AFP photographers asked the same four questions to each survivor, starting with their deportation; what they have been able to pass on, and what will happen to that legacy once they are gone. Finally, we asked about their hopes and fears for those who come after them.

Tears and silence
Most of the survivors had been interviewed several times before. Naturally, questions arose about the usefulness of putting them through such trauma again to ask about what is already well documented. But Holocaust historians we consulted stressed the importance of direct testimony at a time when soon no one will remain who was actually there.
“Our approach was to focus on them as individuals, asking open questions to let them choose what they wanted to say — whether for the first or last time,” said Pasmantier. And the survivors went far deeper in their replies than we ever expected.
“At this historic turning point,” when many may soon be gone, “we also wanted to explore how younger generations are taking on this legacy,” said Pasmantier. Especially “at a time when anti-Semitism is rising in ways we haven’t seen since the end of the Second World War — with some even questioning the facts of what happened.”

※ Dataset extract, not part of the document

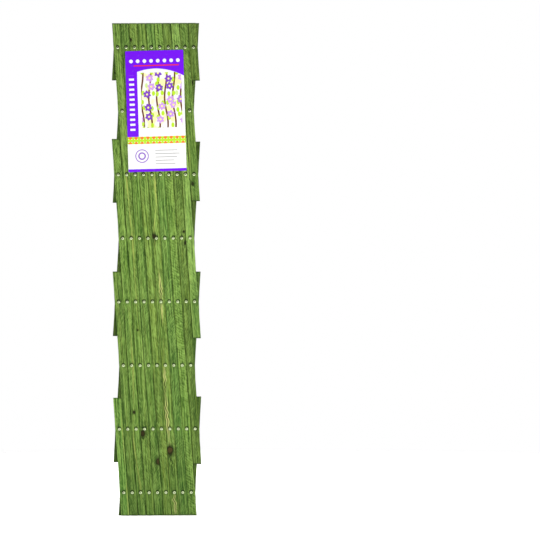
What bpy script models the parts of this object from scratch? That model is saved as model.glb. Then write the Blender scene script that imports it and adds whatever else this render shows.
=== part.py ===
# Expandable garden trellis. Two layers of stained softwood slats are riveted wherever they cross, so the
# lattice opens and folds like a row of scissors. It stands folded and upright, with its front towards -Y.
# The origin is the middle of the rear head of the rivet that it hangs from, in the second row.

import math

import bmesh
import bpy

# Lattice
PITCH = 0.1524            # rivet to rivet along a slat
COLUMNS = 19
ROWS = 8
HANGING_COLUMN = 9        # counted from 0 at the left
HANGING_ROW = 1           # counted from 0 at the top
FOLDED_GAP = 0.0006       # between neighbouring slats of a layer
CLEARANCE = 0.0003        # between pieces that touch or turn on each other

# Slats
SLAT_WIDTH = 0.0195
SLAT_THICKNESS = 0.006
ARRIS = 0.0005            # chamfer along the slat's edges

# Length of slat past its last rivet, where the folded bundle is sawn off at the top and bottom
TOP_END = 0.0585
BOTTOM_END = 0.055

# The same at the sides, where the slats are cut unevenly: each second row, from the top one down
LEFT_UPPER_ENDS = (0.086, 0.073, 0.075)
RIGHT_UPPER_ENDS = (0.079, 0.072, 0.077)
LEFT_LOWER_ENDS = (0.078, 0.067, 0.082, 0.080)
RIGHT_LOWER_ENDS = (0.080, 0.064, 0.088, 0.085)

# Semi-tubular rivets
SHANK_RADIUS = 0.0021
BORE_RADIUS = 0.0013
BORE_DEPTH = 0.0045       # from the highest ring of the clenched end
CLENCH_RADIUS = 0.0038    # outer radius of the rolled-over end
CREST_RADIUS = 0.0025     # radius of its highest ring
CLENCH_HEIGHT = 0.0011
MOUTH_DEPTH = 0.0004      # from the highest ring down to where the bore starts
HEAD_RADIUS = 0.0041      # factory head at the back
HEAD_THICKNESS = 0.001
RIVET_SIDES = 8

# Card
CARD_WIDTH = 0.139
CARD_HEIGHT = 0.289
CARD_THICKNESS = 0.0006
CARD_TILT = math.radians(1.4)   # its right side is turned up

# The layer that a slat lies in, which is also the way it runs on its way down: to the right or to the left
FRONT = 1
BACK = -1

# Half the angle between the two layers, where folded neighbours in one layer nearly touch
FOLD_ANGLE = math.asin((SLAT_WIDTH + FOLDED_GAP) / PITCH) / 2

# The layers' places along Y, from the rear head, which ends at 0, to the card in front
BACK_SLAT_REAR = -HEAD_THICKNESS - CLEARANCE
BACK_SLAT_FACE = BACK_SLAT_REAR - SLAT_THICKNESS
FRONT_SLAT_REAR = BACK_SLAT_FACE - CLEARANCE
FRONT_SLAT_FACE = FRONT_SLAT_REAR - SLAT_THICKNESS
CLENCH_BASE = FRONT_SLAT_FACE - CLEARANCE
RIVET_TIP = CLENCH_BASE - CLENCH_HEIGHT
BORE_END = RIVET_TIP + BORE_DEPTH
CARD_REAR = RIVET_TIP - CLEARANCE

# Corner radius of the holes, whose flats clear the shank
HOLE_RADIUS = (SHANK_RADIUS + CLEARANCE) / math.cos(math.pi / RIVET_SIDES)

# Material slots of a slat
WOOD = 0
METAL = 1

SAME_LEVEL = 0.000001     # rims closer than this along Y are in one plane


def make_material(name, colour, roughness, metallic=0.0):
    material = bpy.data.materials.new(name)
    material.use_nodes = True
    material.diffuse_color = (*colour, 1.0)
    shader = material.node_tree.nodes["Principled BSDF"]
    shader.inputs["Base Color"].default_value = (*colour, 1.0)
    shader.inputs["Roughness"].default_value = roughness
    shader.inputs["Metallic"].default_value = metallic
    return material


def mesh_from(bm, name, materials):
    mesh = bpy.data.meshes.new(name)
    bm.to_mesh(mesh)
    bm.free()
    for material in materials:
        mesh.materials.append(material)
    mesh.set_sharp_from_angle(angle=math.radians(50))
    return mesh


def place(name, mesh, parent=None, location=(0.0, 0.0, 0.0), lean=0.0):
    placed = bpy.data.objects.new(name, mesh)
    bpy.context.collection.objects.link(placed)
    placed.parent = parent
    placed.location = location
    placed.rotation_euler = (0.0, lean, 0.0)
    return placed


# A slat is the pair (layer, start), where start is the column in which its line meets the top row

def slat_rows(slat):
    layer, start = slat
    return [row for row in range(ROWS) if 0 <= start + layer * row < COLUMNS]


def layer_slats(layer):
    starts = range(-ROWS, COLUMNS + ROWS)
    return [(layer, start) for start in starts if start % 2 == 0 and slat_rows((layer, start))]


def column_of(slat, row):
    layer, start = slat
    return start + layer * row


def crossing_slat(slat, row):
    layer, start = slat
    return -layer, start + 2 * layer * row


def slat_name(slat):
    layer, _ = slat
    side = "front" if layer == FRONT else "back"
    return f"{side}_slat_{layer_slats(layer).index(slat) + 1:02d}"


def find_hinges():
    """Return {slat: (the slat that carries it, the row of their hinge)}, from the hanging rivet outwards."""
    slats = layer_slats(FRONT) + layer_slats(BACK)
    hinges = {
        (layer, HANGING_COLUMN - layer * HANGING_ROW): (None, HANGING_ROW) for layer in (FRONT, BACK)
    }
    while len(hinges) < len(slats):
        carriers = set(hinges)
        for slat in slats:
            rows = [row for row in slat_rows(slat) if crossing_slat(slat, row) in carriers]
            if rows and slat not in hinges:
                hinges[slat] = (crossing_slat(slat, rows[0]), rows[0])
    return hinges


def slat_ends(slat):
    """Return how far the slat reaches past its first rivet and past its last."""
    layer, _ = slat
    rows = slat_rows(slat)
    upper_ends = LEFT_UPPER_ENDS if layer == FRONT else RIGHT_UPPER_ENDS
    lower_ends = RIGHT_LOWER_ENDS if layer == FRONT else LEFT_LOWER_ENDS
    upper, lower = TOP_END, BOTTOM_END
    if rows[0] > 0:
        upper = upper_ends[(rows[0] // 2 - 1) % len(upper_ends)]
    if rows[-1] < ROWS - 1:
        lower = lower_ends[rows[-1] // 2 % len(lower_ends)]
    return upper, lower


def turn_into(bm, profile, height, material_index):
    """Turn (radius, y) points about a line along Y at the height. Both ends stay open."""
    points = [bm.verts.new((radius, y, height)) for radius, y in profile]
    edges = [bm.edges.new(pair) for pair in zip(points, points[1:])]
    faces_before = set(bm.faces)
    bmesh.ops.spin(
        bm, geom=points + edges, cent=(0.0, 0.0, height), axis=(0.0, 1.0, 0.0),
        angle=2 * math.pi, steps=RIVET_SIDES, use_merge=True,
    )
    for face in set(bm.faces) - faces_before:
        face.smooth = True
        face.material_index = material_index


def open_rims(bm, level):
    """Return the open edges that lie in the plane y = level."""
    return [
        edge for edge in bm.edges
        if edge.is_boundary and all(abs(vert.co.y - level) < SAME_LEVEL for vert in edge.verts)
    ]


def cap_rivets(bm, material_index):
    """Close the bottoms of the bores and the flats of the rear heads."""
    for level in (BORE_END, 0.0):
        for face in bmesh.ops.holes_fill(bm, edges=open_rims(bm, level), sides=0)["faces"]:
            face.material_index = material_index
    bmesh.ops.recalc_face_normals(bm, faces=bm.faces)


def clenched_end(base):
    """Return the outline from the bottom of the bore, over the rolled-over end, to its base."""
    return [
        (BORE_RADIUS, BORE_END),
        (BORE_RADIUS, RIVET_TIP + MOUTH_DEPTH),
        (CREST_RADIUS, RIVET_TIP),
        (CLENCH_RADIUS, base),
    ]


def shank_and_head(shank_start):
    """Return the outline from the shank's start to the rear of the factory head."""
    return [
        (SHANK_RADIUS, shank_start),
        (SHANK_RADIUS, -HEAD_THICKNESS),
        (HEAD_RADIUS, -HEAD_THICKNESS),
        (HEAD_RADIUS, 0.0),
    ]


def loose_rivet_mesh(aluminium):
    """A rivet that is a piece of its own and clears its slats all round."""
    bm = bmesh.new()
    turn_into(bm, clenched_end(CLENCH_BASE) + shank_and_head(CLENCH_BASE), 0.0, 0)
    cap_rivets(bm, 0)
    return mesh_from(bm, "rivet", [aluminium])


def add_slat_body(bm, slat, hinge_row, face, rear):
    """Add a slat along Z, without its broad faces, with its hinge on the Y axis."""
    layer, _ = slat
    rows = slat_rows(slat)
    upper, lower = slat_ends(slat)
    top = (hinge_row - rows[0]) * PITCH + upper
    bottom = (hinge_row - rows[-1]) * PITCH - lower
    bmesh.ops.create_cube(bm, size=1.0)
    bmesh.ops.scale(bm, verts=bm.verts, vec=(SLAT_WIDTH, rear - face, top - bottom))
    bmesh.ops.translate(bm, verts=bm.verts, vec=(0.0, (face + rear) / 2, (top + bottom) / 2))
    long_edges = [edge for edge in bm.edges if edge.calc_length() > (top - bottom) / 2]
    bmesh.ops.bevel(
        bm, geom=long_edges, offset=ARRIS, segments=1, profile=0.5, affect="EDGES", material=-1,
    )
    bm.normal_update()
    broad_faces = [slat_face for slat_face in bm.faces if abs(slat_face.normal.y) > 0.99]
    bmesh.ops.delete(bm, geom=broad_faces, context="FACES_ONLY")
    # The saw runs level through the leaning slats
    for vert in bm.verts:
        vert.co.z -= layer * math.tan(FOLD_ANGLE) * vert.co.x


def slat_mesh(slat, hinge_row, loose_places, wood, aluminium):
    """A slat with clearance holes for its loose rivets, and with its seated rivets as part of it."""
    layer, _ = slat
    face, rear = (FRONT_SLAT_FACE, FRONT_SLAT_REAR) if layer == FRONT else (BACK_SLAT_FACE, BACK_SLAT_REAR)
    bm = bmesh.new()
    add_slat_body(bm, slat, hinge_row, face, rear)
    for row in slat_rows(slat):
        height = (hinge_row - row) * PITCH
        if layer == BACK or (column_of(slat, row), row) in loose_places:
            turn_into(bm, [(HOLE_RADIUS, face), (HOLE_RADIUS, rear)], height, WOOD)
        else:
            turn_into(bm, clenched_end(face), height, METAL)
            turn_into(bm, shank_and_head(rear), height, METAL)
    for level in (face, rear):
        bmesh.ops.triangle_fill(bm, edges=open_rims(bm, level), use_beauty=True)
    cap_rivets(bm, METAL)
    return mesh_from(bm, slat_name(slat), [wood, aluminium])


def card_mesh(card_stock):
    bm = bmesh.new()
    bmesh.ops.create_cube(bm, size=1.0)
    bmesh.ops.scale(bm, verts=bm.verts, vec=(CARD_WIDTH, CARD_THICKNESS, CARD_HEIGHT))
    bmesh.ops.translate(bm, verts=bm.verts, vec=(0.0, CARD_REAR - CARD_THICKNESS / 2, 0.0))
    return mesh_from(bm, "card", [card_stock])


def place_lattice(hanging_rivet, rivet_mesh, wood, aluminium):
    """Hang every slat on the one that carries it, and put the loose rivets on their front slats."""
    hinges = find_hinges()
    loose_places = {(column_of(slat, row), row) for slat, (_, row) in hinges.items()}
    placed = {}
    for slat, (carrier, hinge_row) in hinges.items():
        layer, _ = slat
        mesh = slat_mesh(slat, hinge_row, loose_places, wood, aluminium)
        if carrier is None:
            placed[slat] = place(slat_name(slat), mesh, hanging_rivet, lean=-layer * FOLD_ANGLE)
        else:
            height = (hinges[carrier][1] - hinge_row) * PITCH
            lean = -2 * layer * FOLD_ANGLE
            placed[slat] = place(slat_name(slat), mesh, placed[carrier], (0.0, 0.0, height), lean)
        for row in slat_rows(slat):
            column = column_of(slat, row)
            hangs = (column, row) == (HANGING_COLUMN, HANGING_ROW)
            if layer == FRONT and (column, row) in loose_places and not hangs:
                name = f"rivet_row{row + 1}_column{column + 1:02d}"
                place(name, rivet_mesh, placed[slat], (0.0, 0.0, (hinge_row - row) * PITCH))


for old in list(bpy.data.objects):
    bpy.data.objects.remove(old)

stained_wood = make_material("stained_wood", (0.13, 0.22, 0.05), 0.75)
aluminium = make_material("aluminium", (0.8, 0.81, 0.82), 0.35, 1.0)
card_stock = make_material("card_stock", (0.82, 0.78, 0.86), 0.5)
rivet_mesh = loose_rivet_mesh(aluminium)
hanging_rivet = place("hanging_rivet", rivet_mesh)
place_lattice(hanging_rivet, rivet_mesh, stained_wood, aluminium)
place("card", card_mesh(card_stock), hanging_rivet, lean=-CARD_TILT)
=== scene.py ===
import math
import random

import bmesh
import bpy
from mathutils import Matrix, Vector, noise


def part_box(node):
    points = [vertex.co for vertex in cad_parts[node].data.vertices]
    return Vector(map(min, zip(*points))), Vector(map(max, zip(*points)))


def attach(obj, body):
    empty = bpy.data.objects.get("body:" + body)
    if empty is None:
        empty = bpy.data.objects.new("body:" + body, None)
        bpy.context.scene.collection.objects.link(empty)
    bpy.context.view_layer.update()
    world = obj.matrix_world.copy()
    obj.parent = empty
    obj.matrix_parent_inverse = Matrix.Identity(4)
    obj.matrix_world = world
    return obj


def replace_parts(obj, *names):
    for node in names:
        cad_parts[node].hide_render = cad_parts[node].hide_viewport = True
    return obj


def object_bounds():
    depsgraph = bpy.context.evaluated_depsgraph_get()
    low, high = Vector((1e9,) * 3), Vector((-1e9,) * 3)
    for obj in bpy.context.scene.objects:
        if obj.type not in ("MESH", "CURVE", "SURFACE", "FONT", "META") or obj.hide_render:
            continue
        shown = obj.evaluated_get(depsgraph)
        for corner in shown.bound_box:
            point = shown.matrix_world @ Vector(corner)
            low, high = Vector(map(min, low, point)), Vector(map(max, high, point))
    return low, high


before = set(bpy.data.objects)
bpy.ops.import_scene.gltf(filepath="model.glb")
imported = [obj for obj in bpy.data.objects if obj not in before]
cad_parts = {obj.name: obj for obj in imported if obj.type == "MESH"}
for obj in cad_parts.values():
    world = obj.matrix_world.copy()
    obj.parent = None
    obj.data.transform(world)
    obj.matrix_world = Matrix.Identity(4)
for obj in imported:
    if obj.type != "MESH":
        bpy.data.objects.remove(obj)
cadLow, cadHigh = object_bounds()
scene = bpy.context.scene

lattice = {
    "pitch": 0.1524,  # rivet to rivet along a slat
    "columns": 19,
    "rows": 8,
    "hangingColumn": 9,
    "hangingRow": 1,
    "slatWidth": 0.0195,
    "foldedGap": 0.0006,
}
foldAngle = math.asin((lattice["slatWidth"] + lattice["foldedGap"]) / lattice["pitch"]) / 2
sharpAngle = math.radians(42)  # edges that turn more than this look crisp
tolerance = 0.000001  # in metres
mm = 1000  # patterns are drawn in millimetres, shapes in metres
fullTurn = 6.2832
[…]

“The hours of recordings were difficult to listen to,” Pasmantier admitted. “The tears, the silences, the depth of the pain. But there were also happy childhood memories that surfaced unexpectedly, as well as the love and affection between them and their grandchildren.” There were touching exchanges too, she said — as when South African survivor Ella Blumenthal told AFP’s Gianluigi Guercia: “You really look like my cousin from Paris.”
Some found it very hard to speak, but insisted on doing so — “because we must”. Others, to Pasmantier’s surprise, were upbeat, even joyful, speaking of “the miracle of life, despite everything”.

'Too hard'

There was also a “really intense moment for everyone” when 88-year-old Petr Polacek, born in Czechoslovakia, told Mabromata about his time in the Theresienstadt camp. “We realised his daughter was upset — she was hearing part of his story for the very first time,” and asked why he had never told her before.
'The art of surviving'
“Every now and then”, said AFP’s South Africa-based photographer Gianluigi Guercia, he listens again to the recording of his conversation in Cape Town with Ella Blumenthal, who lost her entire family in the Holocaust. “She had the greatest impact on me,” he said. “I was deeply moved by how someone who went through such events — surviving Auschwitz and Majdanek — could still be so full of life, even at 103.
“She kept referring to ‘the art of surviving’ — and indeed, she was an artist at it. One of the stories she shared was particularly moving: she and her niece were inside the gas chamber, waiting to be killed. They had already said goodbye to one another, but someone realised they were in the wrong group. They were called out, and their lives were spared. Such a story puts everything into perspective,” Guercia said.



Guarding the memory
Athens Bureau Chief Yannick Pasquet — who, in her previous post in Berlin, covered the last Nazi trial held there — had the task of weaving these testimonies together. In a poignant twist, there were no Greek Jewish survivors left from Thessaloniki able to speak to her — even though they once formed the majority of the city’s population. “The idea was to make each testimony personal, so that we could relate to something universal about the human condition,” she said.
One phrase from Marta Neuwirth — who was 15 when she saw women calmly led into the gas chambers — immediately stood out for Pasquet: “How did the world allow Auschwitz?” “She gave voice to the fundamental question that has haunted the world since 1945,” Pasquet said.
The story of Polish-born Canadian Pinchas Gutter also left a mark on her. The 92-year-old spoke about not being able to remember his twin sister Sabrina’s face. She was murdered in Majdanek when they were 11. “All he remembers is her beautiful blonde braid. That said everything. Everyone in the world can relate to a testimony like that.”
“Reading all of these testimonies took time and was emotionally tough,” Pasquet said. “But at the same time — despite all they endured, and despite the world’s current state — every one of these survivors carried a message of hope.”